Forgot to include this. We’re getting this error in the console:

2014-03-18 15:15:32: Error occurred while updating slave cache: QueryFailure flag was BSONObj size: -286331154 (0xEEEEEEEE) is invalid. Size must be between 0 and 16793600(16MB) First element: Arch: “x64” (response was { “$err” : "BSONObj size: -286331154 (0xEEEEEEEE) is invalid. Size must be between 0 and 16793600(16MB) First element: Arch: “x64"”, “code” : 10334 }). (MongoDB.Driver.MongoQueryException)

Thanks

Hello ModernLeper,

Not sure how your issue is connected with the OP issue, but it sounds like you might need to run a repair on your MongoDB. If you want to give us a call we can do a remote session to help with the repair, or if you know Mongo well enough, you can run it yourself. Basically what it means is running the current Mongo command with --repair appended.
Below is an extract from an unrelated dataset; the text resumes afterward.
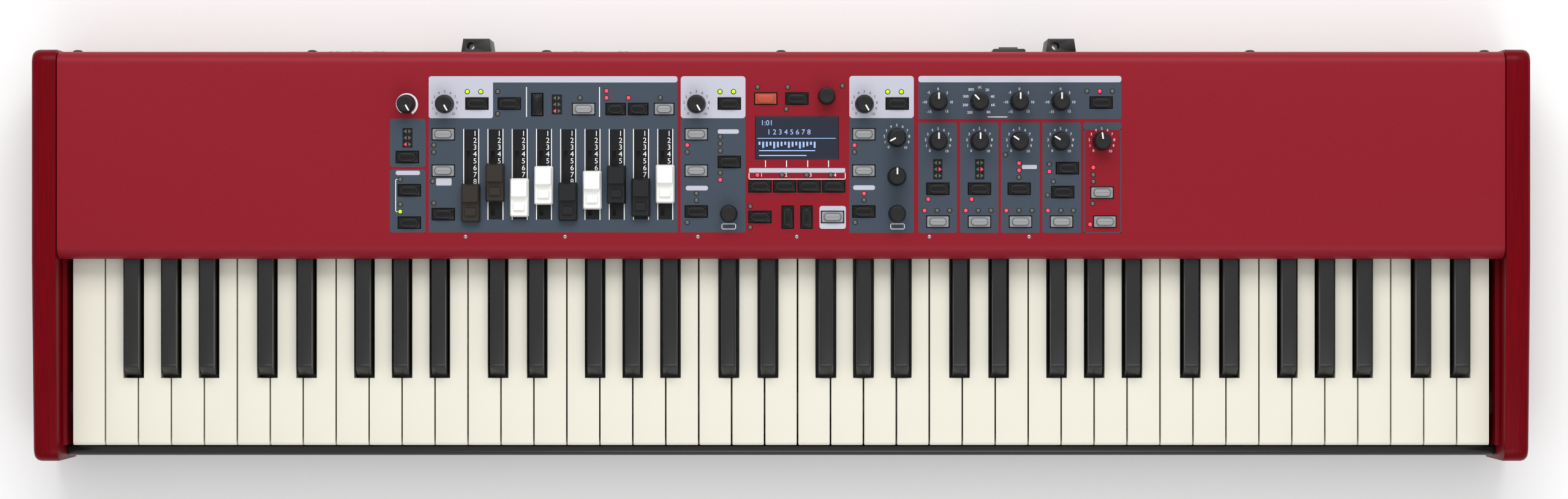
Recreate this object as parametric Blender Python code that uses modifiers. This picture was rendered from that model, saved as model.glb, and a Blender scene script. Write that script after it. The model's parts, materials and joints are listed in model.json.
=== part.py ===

Sorry, guess I was just in too much of a hurry skimming articles and thought the OP had the same disappearing slaves as me, rather than an issue with group and pool management. Anyway, your tip to rebuild the database did the trick and the slaves all returned to the monitor.

Thanks

Hello,

I have the same problem for ‘Groups’ only. (Strange but Pool remove works from the Monitor).
I read the thread, but I didn’t get the right method to fix the problem.

So how remove a group on a slave machine?

I have this idea:

mongoexport -d deadlinedb -c SlaveInfo -o slaveinfo.txt

Fix the json

mongoimport -d deadlinedb -c SlaveInfo --upsert < slaveinfo.txt

That seems straightforward, but maybe risky.
Shall it works?

Thanks

Hello,

The only issue I am aware of with pools and groups was a bug, fixed in 6.1 I believe, that prevented machines being removed or added to pools or groups while the exclude none setting was set for the machine in slave settings. Can you give us some more information on your issue? Unless you are very aware and familiar with using mongo at the command line, I would advise against using that.